1992 | Italie
Partir pour Milan, Florence, Rome ou Naples… c’est voyager au coeur du berceau de la culture occidentale, aller à la rencontre d’un patrimoine d’une richesse infinie. C’est aussi partager de grands moments de convivialité ou goûter au charme du bel canto. Ces destinations de rêve sont reliées depuis 2009 par une ligne à grande vitesse nord-sud, de Turin à Naples. Un exploit ferroviaire compte tenu du relief tourmenté de la péninsule. Avec une première section Rome-Florence mise en service en 1992, l’Italie a été l’un des premiers pays européens à se lancer dans la grande vitesse. Le premier d’Europe aussi à avoir ouvert ses lignes à la concurrence. Et c’est un succès. Grâce à l’offre proposée par deux compagnies, Trenitalia et NTV (Nuovo Trasporto Viaggiatori), les Italiens prennent les trains à grande vitesse Frecciarossa ou .Italo, comme d’autres le métro, à des prix très attractifs. Ils peuvent aujourd’hui prolonger leur voyage vers Venise et Trieste à l’est, Gênes à l’ouest, et Bari et Salerne au sud.

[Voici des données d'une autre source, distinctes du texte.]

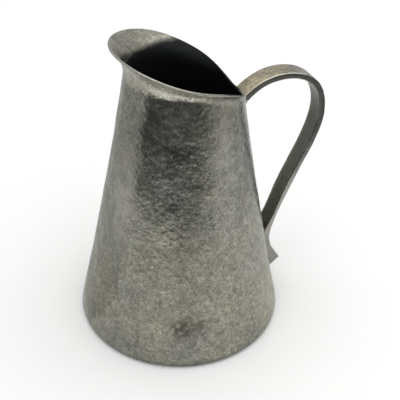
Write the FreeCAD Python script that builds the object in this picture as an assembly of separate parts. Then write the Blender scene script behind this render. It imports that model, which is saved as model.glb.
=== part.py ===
import FreeCAD, Part
import math
import os

# Hammered pewter water pitcher: a rolled sheet cone with a flared pouring rim,
# a flat base soldered inside, and a bent strap handle soldered on at two places.
# Millimetres. Z is up, the foot stands on Z = 0, the handle is on +X and the
# pouring lip is on -X. "turn" is the angle in degrees away from the pouring lip.
# Points written as pairs are (distance from the Z axis, height).

os.makedirs("parts", exist_ok=True)
V = FreeCAD.Vector

# sheet cone
FOOT_RADIUS = 70.0        # outer radius of the cone just above the rounded corner
FOOT_LEVEL = 3.0          # height at which that radius holds
WALL_TAPER = 0.2307       # radius lost per millimetre of height at the foot
WALL_HOLLOW = 1.884e-4    # slight concavity of the side
SHEET = 1.5               # sheet thickness
CORNER_RADIUS = 4.0       # rounded corner between side and foot
FLANGE_EDGE = 58.0        # inner radius of the turned-under foot flange
SEAM_WIDTH = 1.2          # gap between the sheet's two ends, behind the handle

# pouring rim
RIM_BACK = 155.0          # height the rim would fall to behind the handle
RIM_RISE = 40.5           # how much higher the pouring lip stands
RIM_AT_HANDLE = 159.8     # the rim levels out here, across the strap's end
RIM_BLEND = 1.2           # softness of that levelling
RIM_ROUND = 0.55          # how far the rim's edge bulges
FLARE_START = 176.5       # level where the side starts to turn outward, under a high rim
FLARE_LEAST = 7.5         # height of the turned stretch under a low rim
FLARE_EASE = 3.0          # softness of the change from one to the other
FLARE = (                 # (turn, how far the rim stands out beyond the cone)
    (0, 10.4), (30, 11.0), (55, 12.4), (80, 12.6), (105, 7.6), (130, 4.0), (155, 0.6), (180, 0.0),
)

# base
DISC_RADIUS = 65.0
DISC_THICKNESS = 1.8
BASE_SOLDER_LAP = 0.5     # how far the ring of solder laps onto the disc
BASE_SOLDER_RISE = 2.4    # how far it climbs the side above the rounded corner

# strap handle
STRAP_WIDTH = 14.0
STRAP_EDGE = 0.7          # rounding of its long edges
STRAP_LINE = (            # centre line, with the strap's thickness there
    ((33.0, 150.6), 4.9), ((40.0, 157.6), 4.9), ((47.2, 163.2), 4.7), ((57.0, 167.3), 4.6),
    ((66.0, 168.3), 4.5), ((75.2, 167.1), 4.3), ((83.2, 163.6), 4.2), ((89.6, 157.6), 4.1),
    ((93.4, 149.4), 4.1), ((94.8, 138.0), 4.1), ((92.6, 125.4), 4.0), ((83.6, 102.2), 3.8),
    ((74.4, 80.2), 3.8), ((65.8, 56.2), 3.7), ((61.8, 43.5), 3.7),
)
TAIL_OUTSIDE = ((65.5, 43.5), (66.5, 37.6), (68.4, 32.2), (72.0, 26.8))
TAIL_TIP = (75.0, 22.4)
TAIL_HEEL = (67.4, 14.6)

# solder at the strap's two ends
SOLDER_LEG = 1.8          # reach of the fillets along the tail's flanks
SOLDER_SAG = 0.35         # how far their faces are hollow
SOLDER_BITE = 0.4         # fillets are drawn from this deep inside the metal, then trimmed
FLANK_LEVELS = (15.2, 24.0, 33.0, 44.0)
UPPER_CORNER = ((38.6, 155.6), (39.6, 150.8), (43.6, 158.2))
LOWER_CORNER = ((59.9, 44.2), (59.0, 50.6), (62.4, 50.6))

# construction
SIDE_STATIONS = (0, 0.4, 0.75, 0.9, 0.96, 0.985)   # closer towards the bend, so the side stays straight there
LOFT_STEP = 7.5           # degrees between cross-sections of the sheet
CUT_ALLOWANCE = 0.5       # sections run this far below the foot before it is cut flat

LEAN = math.atan(WALL_TAPER)
TOE = CORNER_RADIUS * (1 + math.sin(LEAN))     # height where the rounded corner meets the side


def cone_radius(z):
    rise = z - FOOT_LEVEL
    return FOOT_RADIUS - WALL_TAPER * rise + WALL_HOLLOW * rise * rise


CORNER_CENTRE = cone_radius(TOE) - CORNER_RADIUS * math.cos(LEAN)


def on_corner(radius, angle):
    """A point of the rounded foot corner, at this radius about its centre."""
    return (CORNER_CENTRE + radius * math.cos(angle), CORNER_RADIUS + radius * math.sin(angle))


def spline(points):
    curve = Part.BSplineCurve()
    curve.interpolate(points)
    return curve


def from_lip(turn):
    """The same turn folded into 0 (pouring lip) to 180 (handle)."""
    return abs((turn + 180) % 360 - 180)


def rim_height(turn):
    plain = RIM_BACK + RIM_RISE * math.cos(math.radians(from_lip(turn)) / 2)
    over = plain - RIM_AT_HANDLE
    return RIM_AT_HANDLE + 0.5 * (over + math.hypot(over, RIM_BLEND))


def flare_line():
    stations = [(-turn, flare) for turn, flare in FLARE[:0:-1]] + list(FLARE)
    curve = Part.BSplineCurve()
    curve.interpolate(Points=[V(turn, flare, 0) for turn, flare in stations],
                      Parameters=[turn for turn, flare in stations])
    return curve


FLARE_LINE = flare_line()


def flare_height(top):
    """Height of the stretch that turns outward, under a rim at this height."""
    over = top - FLARE_START - FLARE_LEAST
    return FLARE_LEAST + 0.5 * (over + math.hypot(over, FLARE_EASE))


def side_point(z, top, flare, depth):
    """A point of the side, this deep under its outer surface."""
    height = flare_height(top)
    lift = max(0.0, (z - top + height) / height)
    rho = cone_radius(z) + flare * lift * lift
    slope = 2 * WALL_HOLLOW * (z - FOOT_LEVEL) - WALL_TAPER + 2 * flare * lift / height
    size = math.hypot(1, slope)
    return (rho - depth / size, z + depth * slope / size), (slope / size, 1 / size)


def sheet_section(turn):
    """Closed outline of the sheet in the upright plane at this turn."""
    top = rim_height(turn)
    flare = max(0.0, FLARE_LINE.value(from_lip(turn)).y)
    height = flare_height(top)
    bend = top - height
    levels = [TOE + share * (bend - TOE) for share in SIDE_STATIONS]
    levels += [bend + share * height for share in (0, 0.25, 0.5, 0.75, 1)]
    outer = [side_point(z, top, flare, 0)[0] for z in levels]
    inner = [side_point(z, top, flare, SHEET)[0] for z in levels]
    middle, along = side_point(top, top, flare, SHEET / 2)
    crest = (middle[0] + RIM_ROUND * along[0], middle[1] + RIM_ROUND * along[1])
    foot = [(CORNER_CENTRE, 0), (CORNER_CENTRE, -CUT_ALLOWANCE), (FLANGE_EDGE, -CUT_ALLOWANCE),
            (FLANGE_EDGE, SHEET), (CORNER_CENTRE, SHEET)]
    halfway = (LEAN - math.pi / 2) / 2
    angle = math.radians(180 - turn)

    def at(point):
        return V(point[0] * math.cos(angle), point[0] * math.sin(angle), point[1])

    def arc(start, through, end):
        return Part.Arc(at(start), at(through), at(end)).toShape()

    edges = [
        arc(foot[0], on_corner(CORNER_RADIUS, halfway), outer[0]),
        spline([at(point) for point in outer]).toShape(),
        arc(outer[-1], crest, inner[-1]),
        spline([at(point) for point in reversed(inner)]).toShape(),
        arc(inner[0], on_corner(CORNER_RADIUS - SHEET, halfway), foot[4]),
    ]
    edges += [Part.makeLine(at(foot[i]), at(foot[i - 1])) for i in (4, 3, 2, 1)]
    return Part.Wire(edges)


def sheet_stretch(first, last, step):
    """The sheet between two turns, with its foot cut flat on Z = 0."""
    count = math.ceil((last - first) / step)
    turns = [first + (last - first) * i / count for i in range(count + 1)]
    body = Part.makeLoft([sheet_section(turn) for turn in turns], True, False)
    below = Part.makeBox(4 * FOOT_RADIUS, 4 * FOOT_RADIUS, FOOT_RADIUS,
                         V(-2 * FOOT_RADIUS, -2 * FOOT_RADIUS, -FOOT_RADIUS))
    return body.cut(below)


def revolved(edges):
    return Part.Face(Part.Wire(edges)).revolve(V(0, 0, 0), V(0, 0, 1), 360)


def upright(points):
    return [V(x, 0, z) for x, z in points]


def chain(points):
    """Straight edges from each point to the next."""
    return [Part.makeLine(a, b) for a, b in zip(points, points[1:])]


def inside_of_side():
    """Everything inside the cone's outer surface, used to trim what lies against it."""
    low = TOE
    high = RIM_BACK + RIM_RISE
    side = upright([(cone_radius(low + share * (high - low)), low + share * (high - low))
                    for share in (0, 0.25, 0.5, 0.75, 1)])
    return revolved([spline(side).toShape()] + chain([side[-1]] + upright([(0, high), (0, low)]) + [side[0]]))


def base_disc():
    top = SHEET + DISC_THICKNESS
    corners = upright([(0, SHEET), (DISC_RADIUS, SHEET), (DISC_RADIUS, top), (0, top), (0, SHEET)])
    return revolved(chain(corners))


def base_seam_solder():
    """Ring filling the corner between the disc and the side."""
    top = SHEET + DISC_THICKNESS
    hollow = CORNER_RADIUS - SHEET
    under, low, high, lap, climb, toe, turn = upright([
        (CORNER_CENTRE, SHEET), (DISC_RADIUS, SHEET), (DISC_RADIUS, top),
        (DISC_RADIUS - BASE_SOLDER_LAP, top),
        side_point(TOE + BASE_SOLDER_RISE, RIM_BACK, 0, SHEET)[0],
        side_point(TOE, RIM_BACK, 0, SHEET)[0],
        on_corner(hollow, (LEAN - math.pi / 2) / 2)])
    sag = (lap + climb) * 0.5 + V(SOLDER_SAG, 0, -SOLDER_SAG)
    return revolved(chain([under, low, high, lap]) + [
        Part.Arc(lap, sag, climb).toShape(), Part.makeLine(climb, toe), Part.Arc(toe, turn, under).toShape()])


def strap_face(side):
    """Points of the strap's outer (+1) or inner (-1) face, off its centre line."""
    line = spline(upright([point for point, thickness in STRAP_LINE]))
    face = []
    for (x, z), thickness in STRAP_LINE:
        along = line.tangent(line.parameter(V(x, 0, z)))[0]
        face.append(V(x - side * along.z * thickness / 2, 0, z + side * along.x * thickness / 2))
    return face


def across_strap(edges):
    """A solid as wide as the strap, with this outline in the XZ plane."""
    wire = Part.Wire(edges)
    wire.translate(V(0, -STRAP_WIDTH / 2, 0))
    return Part.Face(wire).extrude(V(0, STRAP_WIDTH, 0))


def largest(shape):
    return max(shape.Solids, key=lambda solid: solid.Volume)


def handle_strap(trim):
    outer = strap_face(1)[:-1] + upright(TAIL_OUTSIDE + (TAIL_TIP,))
    inner = strap_face(-1)[::-1]
    heel = upright([TAIL_HEEL, (TAIL_HEEL[0] - CORNER_RADIUS, TAIL_HEEL[1])])
    body = across_strap([spline(outer).toShape()] + chain([outer[-1]] + heel + [inner[0]])
                        + [spline(inner).toShape(), Part.makeLine(inner[-1], outer[0])])
    long_edges = [edge for edge in body.Edges
                  if edge.Length > TAIL_TIP[0] and edge.BoundBox.YLength < STRAP_EDGE]
    return largest(body.makeFillet(STRAP_EDGE, long_edges).cut(trim))


def corner_fillet(points):
    """Solder across the strap, in a corner between it and the side."""
    corner, on_side, on_strap = upright(points)
    middle = (on_side + on_strap) * 0.45 + corner * 0.1
    return across_strap([Part.makeLine(corner, on_side), Part.Arc(on_side, middle, on_strap).toShape(),
                         Part.makeLine(on_strap, corner)])


def flank_fillet(side):
    """Solder along one flank of the strap's tail."""
    sections = []
    near = STRAP_WIDTH / 2 - SOLDER_BITE
    far = STRAP_WIDTH / 2 + SOLDER_LEG
    for z in FLANK_LEVELS:
        depth = cone_radius(z) - SOLDER_BITE
        root, toe = [V(math.sqrt(depth * depth - y * y), side * y, z) for y in (near, far)]
        peak = root + V(SOLDER_LEG + SOLDER_BITE, 0, 0)
        lip = toe + V(SOLDER_BITE, 0, 0)
        middle = (peak + lip) * 0.5 - V(SOLDER_SAG, side * SOLDER_SAG, 0)
        sections.append(Part.Wire([Part.makeLine(root, peak), Part.Arc(peak, middle, lip).toShape()]
                                  + chain([lip, toe, root])))
    return Part.makeLoft(sections, True, False)


def trimmed(fillets, tools):
    """The part of each fillet that stays outside the metal it joins."""
    kept = [largest(fillet.cut(list(tools))) for fillet in fillets]
    return kept[0] if len(kept) == 1 else Part.makeCompound(kept)


half_gap = math.degrees(SEAM_WIDTH / 2 / FOOT_RADIUS)
side_filled = inside_of_side()
strap = handle_strap(side_filled)
upper = trimmed([corner_fillet(UPPER_CORNER)], (side_filled, strap))
lower = trimmed([corner_fillet(LOWER_CORNER), flank_fillet(1), flank_fillet(-1)], (side_filled, strap))

pieces = {
    "body_wall": sheet_stretch(half_gap - 180, 180 - half_gap, LOFT_STEP),
    "wall_seam_solder": sheet_stretch(180 - half_gap, 180 + half_gap, half_gap),
    "base_disc": base_disc(),
    "base_seam_solder": base_seam_solder(),
    "handle_strap": strap,
    "handle_upper_solder": upper,
    "handle_lower_solder": lower,
}
for name, shape in pieces.items():
    print(name, shape.isValid(), len(shape.Solids), round(shape.Volume, 1))
    shape.exportStep("parts/" + name + ".step")
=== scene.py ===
import math

import bmesh
import bpy
import numpy as np
from mathutils import Matrix, Vector, kdtree

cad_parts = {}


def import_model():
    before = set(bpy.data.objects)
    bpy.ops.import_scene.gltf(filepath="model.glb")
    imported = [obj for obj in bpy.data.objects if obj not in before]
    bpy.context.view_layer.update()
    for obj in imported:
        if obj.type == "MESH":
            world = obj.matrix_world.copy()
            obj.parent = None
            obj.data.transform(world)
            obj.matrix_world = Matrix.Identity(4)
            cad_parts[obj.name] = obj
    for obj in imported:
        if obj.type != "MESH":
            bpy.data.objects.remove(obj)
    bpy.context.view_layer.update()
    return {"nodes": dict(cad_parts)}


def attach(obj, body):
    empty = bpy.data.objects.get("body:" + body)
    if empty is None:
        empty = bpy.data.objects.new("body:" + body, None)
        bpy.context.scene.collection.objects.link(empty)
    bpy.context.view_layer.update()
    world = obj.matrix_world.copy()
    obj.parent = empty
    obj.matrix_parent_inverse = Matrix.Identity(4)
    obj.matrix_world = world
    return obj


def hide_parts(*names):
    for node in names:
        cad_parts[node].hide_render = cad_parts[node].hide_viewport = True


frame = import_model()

MM = 0.001

# --- driving dimensions of the pitcher, millimetres ------------------------------------------
FOOT_RADIUS = 70.0
FOOT_LEVEL = 3.0
WALL_TAPER = 0.2307
WALL_HOLLOW = 1.884e-4
SHEET = 1.5
CORNER_RADIUS = 4.0
FLANGE_EDGE = 58.0
SEAM_WIDTH = 1.2
RIM_BACK = 155.0
RIM_RISE = 40.5
RIM_AT_HANDLE = 159.8
RIM_BLEND = 1.2
FLARE_START = 176.5
FLARE_LEAST = 7.5
FLARE_EASE = 3.0
FLARE_TURNS = (0, 30, 55, 80, 105, 130, 155, 180)
FLARE_OUT = (10.4, 11.0, 12.4, 12.6, 7.6, 4.0, 0.6, 0.0)
LEAN = math.atan(WALL_TAPER)
TOE = CORNER_RADIUS * (1 + math.sin(LEAN))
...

Située au nord-ouest de l’Italie, la capitale piémontaise est connue pour avoir été la ville de l’automobile avant la désindustrialisation des années 1980. L’organisation des Jeux olympiques d’hiver de 2006 lui a donné un nouveau souffle, et son agglomération s’est transformée. La voie ferrée, qui traversait la ville sur 13 kilomètres, a été entièrement recouverte par un boulevard urbain, la Spina centrale, réconciliant des quartiers jusque-là séparés. C’est sur cette artère que s’est implantée, en 2013, l’étonnante gare de Porta-Susa. Traversée par les trains à grande vitesse qui font la navette nord-sud, elle accueille aussi des TGV en provenance de Paris.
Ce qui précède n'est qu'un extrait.